Mandy Sayer is an award-winning novelist and non-fiction writer. Her most recent book, Australian Gypsies: Their Secret History, has just been published by New South Press.
Wonderful writing, even better than the first books of hers I’ve read.... I loved how the main characters of one story reappeared as bit players of another story later in the book... many twists and surprises with the last story ‘A true Story’ providing context to much of the writing The stories based in The Cross even more alive and vibrant than the other stories. An easy and well worth read. 8/10
There is no doubt Sayer is a skilled writer. I like her abilty to utilise stories we know well and recraft them into texts that confront us anew, with gender insensitivities that we pretend to pride ourselves are aspects of the past. Sayer reminds us that not much has really changed on this front.

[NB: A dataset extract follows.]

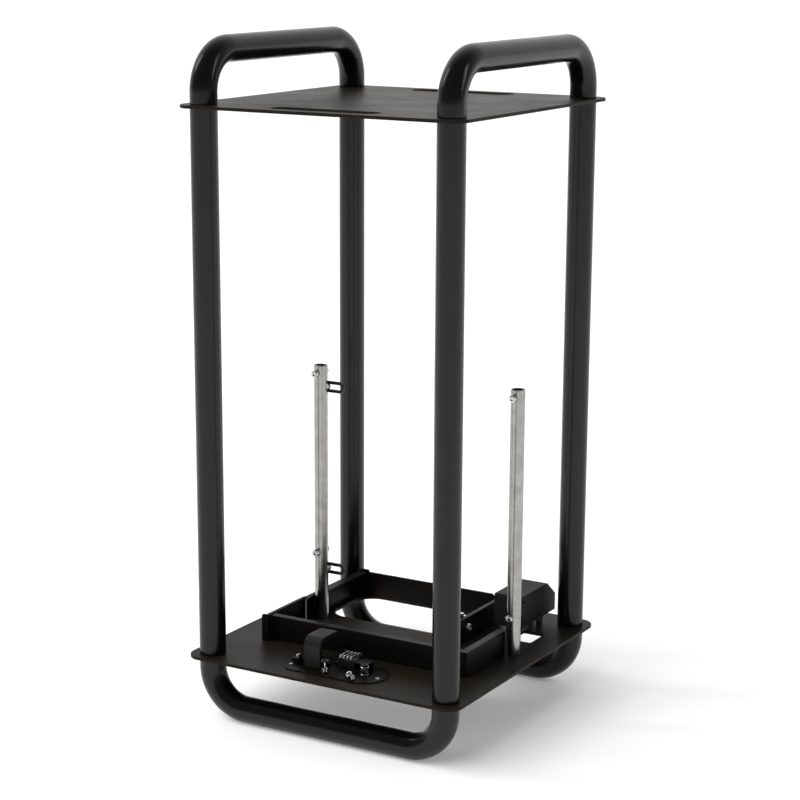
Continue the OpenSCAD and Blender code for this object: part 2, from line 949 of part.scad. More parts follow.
module contact_block() {
    color([0.07, 0.07, 0.07])
        difference() {
            union() {
                block([block_x, block_front, dock_z], [block_x + block_w, block_back, block_top]);
                for (x = [block_x, block_x + block_w - ear_t])
                    block([x, rod_y - 3, dock_z], [x + ear_t, block_back, rod_z + 2.2]);
                block([block_x - 6, block_front + 2, dock_z],
                      [block_x, block_back, dock_z + 5]);
            }
            translate([block_x - eps, rod_y, rod_z])
                bar_x(rod_d, block_w + 2 * eps);
        }
}

module contact_rod() {
    color([0.6, 0.6, 0.6])
        translate([block_x, rod_y, rod_z])
            bar_x(rod_d, block_w);
}

// Spring contact: an eye on the rod, a leaf to the front and a lip bent down
module contact(i) {
    x = row_x - row_w / 2 + i * contact_pitch;
    color([0.85, 0.82, 0.72])
        difference() {
            union() {
                translate([x, rod_y, rod_z])
                    bar_x(2 * eye_r, contact_w);
                block([x, tip_y, rod_z + eye_r - leaf_t],
                      [x + contact_w, rod_y, rod_z + eye_r]);
                block([x, tip_y, rod_z + eye_r - lip_h],
                      [x + contact_w, tip_y + leaf_t, rod_z + eye_r]);
            }
            translate([x - eps, rod_y, rod_z])
                bar_x(rod_d + 2 * fit, contact_w + 2 * eps);
        }
}
module contact_1() {
    contact(0);
}
module contact_2() {
    contact(1);
}
module contact_3() {
    contact(2);
}
module contact_4() {
    contact(3);
}

// Bent plate beside the block: a foot, a web and a level shelf
module contact_shelf() {
    x0 = block_x + block_w;
    z1 = dock_z + 11.5;
    color([0.13, 0.13, 0.13]) {
        block([x0, shelf_y, z1 - 1.5], [x0 + shelf_l, shelf_y + shelf_d, z1]);
        block([x0 + shelf_l - 1.5, shelf_y, dock_z], [x0 + shelf_l, shelf_y + shelf_d, z1 - 1.5]);
    }
}

module cap_nut() {
    hex_h = 4;
    color([0.8, 0.8, 0.82])
        for (i = [0:1])
            translate([domed_nuts_at[i].x, domed_nuts_at[i].y, dock_z]) {
                cylinder(r = domed_nut_r[i], h = hex_h, $fn = 6);
                intersection() {
                    translate([0, 0, hex_h])
                        sphere(r = domed_nut_ball[i]);
                    translate([0, 0, hex_h])
                        cylinder(r = domed_nut_r[i], h = domed_nut_r[i]);
                }
            }
}

module dock_standoff() {
    color([0.78, 0.78, 0.8])
        translate([standoff_at_dock.x, standoff_at_dock.y, dock_z])
            difference() {
                cylinder(d = 11, h = 12);
                translate([0, 0, 4])
                    cylinder(d = 4, h = 8 + eps);
            }
}
module standoff_screw() {
    color([0.1, 0.1, 0.1])
        translate([standoff_at_dock.x, standoff_at_dock.y, dock_z + 12])
            button_screw(4, 8, 9, 3);
}

module guide_stud() {
    neck_z = 7;
    color([0.78, 0.78, 0.8])
        translate([guide_at.x, guide_at.y, dock_z]) {
            cylinder(d = 9, h = 5, $fn = 6);
            translate([0, 0, 5])
                cylinder(d1 = 8, d2 = 6, h = neck_z - 5);
            translate([0, 0, neck_z])
                cylinder(d = 4, h = guide_disc_z + guide_disc_t - neck_z);
        }
}
module guide_disc() {
    color([0.08, 0.08, 0.08])
        translate([guide_at.x, guide_at.y, dock_z + guide_disc_z])
            difference() {
                cylinder(d = 11, h = guide_disc_t);
                translate([0, 0, -eps])
                    cylinder(d = 4, h = guide_disc_t + 2 * eps);
            }
}

skid_front();
skid_rear();
upright_front_left();
upright_front_right();
upright_rear_left();
upright_rear_right();
handle_left();
handle_right();
base_plate();
top_plate();
base_joint_plugs();
top_joint_plugs();
joining_studs();
front_wall();
right_wall();
left_wall();
left_guide();
rear_rail();
side_arm();
arm_bracket();
arm_screw();
arm_stud();
box_cover();
box_base();
box_standoffs();
box_screws();
contact_board();
post_left();
post_right();
post_feet();
post_foot_screws();
post_bolts();
post_nuts();
upper_tab();
lower_tab();
tab_bushes();
tab_screws();
dock_plate();
dock_screws();
hook_bracket();
bracket_screw();
latch_hook();
hook_pin();
hook_spring();
contact_block();
contact_rod();
contact_1();
contact_2();
contact_3();
contact_4();
contact_shelf();
cap_nut();
dock_standoff();
standoff_screw();
guide_stud();
guide_disc();
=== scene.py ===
"""Looks of a tubular equipment carrying frame with a docking cradle, two posts and a latch unit.

Lengths are in millimetres until a surface is put into its mesh, which is in metres. +Z is up and -Y is the
front. A shape is a function of two parameters on a grid, or a profile carried along a line, as whole arrays.
"""

import json
import logging
import math
from dataclasses import dataclass, field
from enum import Enum
from typing import Iterable, Optional, Sequence

import bpy
import numpy as np
from mathutils import Matrix, Vector, geometry


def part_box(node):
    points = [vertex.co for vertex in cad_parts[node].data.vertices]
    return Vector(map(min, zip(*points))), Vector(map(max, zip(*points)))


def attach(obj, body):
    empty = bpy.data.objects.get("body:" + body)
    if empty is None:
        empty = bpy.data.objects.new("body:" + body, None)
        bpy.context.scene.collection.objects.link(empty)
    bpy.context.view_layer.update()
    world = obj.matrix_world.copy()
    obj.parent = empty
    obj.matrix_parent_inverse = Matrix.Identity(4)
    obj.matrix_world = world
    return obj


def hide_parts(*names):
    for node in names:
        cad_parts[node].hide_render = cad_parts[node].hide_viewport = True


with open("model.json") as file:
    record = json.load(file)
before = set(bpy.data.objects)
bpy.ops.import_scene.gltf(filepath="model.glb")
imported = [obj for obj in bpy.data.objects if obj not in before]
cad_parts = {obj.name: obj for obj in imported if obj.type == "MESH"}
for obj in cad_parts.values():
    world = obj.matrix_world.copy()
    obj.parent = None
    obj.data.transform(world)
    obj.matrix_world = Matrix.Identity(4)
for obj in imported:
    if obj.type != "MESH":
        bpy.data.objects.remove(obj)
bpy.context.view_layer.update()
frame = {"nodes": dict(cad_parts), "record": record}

MM = 0.001
NOISE_REACH = (0.3, 0.7)     # the stretch that most of a noise's values lie in
TINY = 1e-12                 # keeps a division off zero
Colour = tuple[float, float, float]
Stretch = tuple[float, float, float]
log = logging.getLogger("carrying_frame")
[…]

I have mixed feelings about this book. Each chapter explores a different type of desire and in doing so, a different way of people relating to each other and the world. Each story is stand alone but the characters appear in more than one story, as they touch each other’s lives (sometimes in profound ways, but always at the edges).
The prose is easy to read and flows well. The emotion of the pieces comes through in the detail of the stories. The other character in the book is King’s Cross (even though not all of the stories are set there, or even in Australia), and the location is important to the attitudes of the people at the centre of the stories, as well as their life experiences and resultant expectations.
Most of the characters are flawed and even those at peace with themselves are somehow sad. In many ways for me the most interesting aspect was not the desires of the characters, but the way in which they bumped into each other’s lives. I was always looking for a previous character to re-appear.
I think the most interesting story for me was one in which a wife makes her philandering husband (he appears in 2 other stories) magically disappear; it is all about perception and is it thought provoking.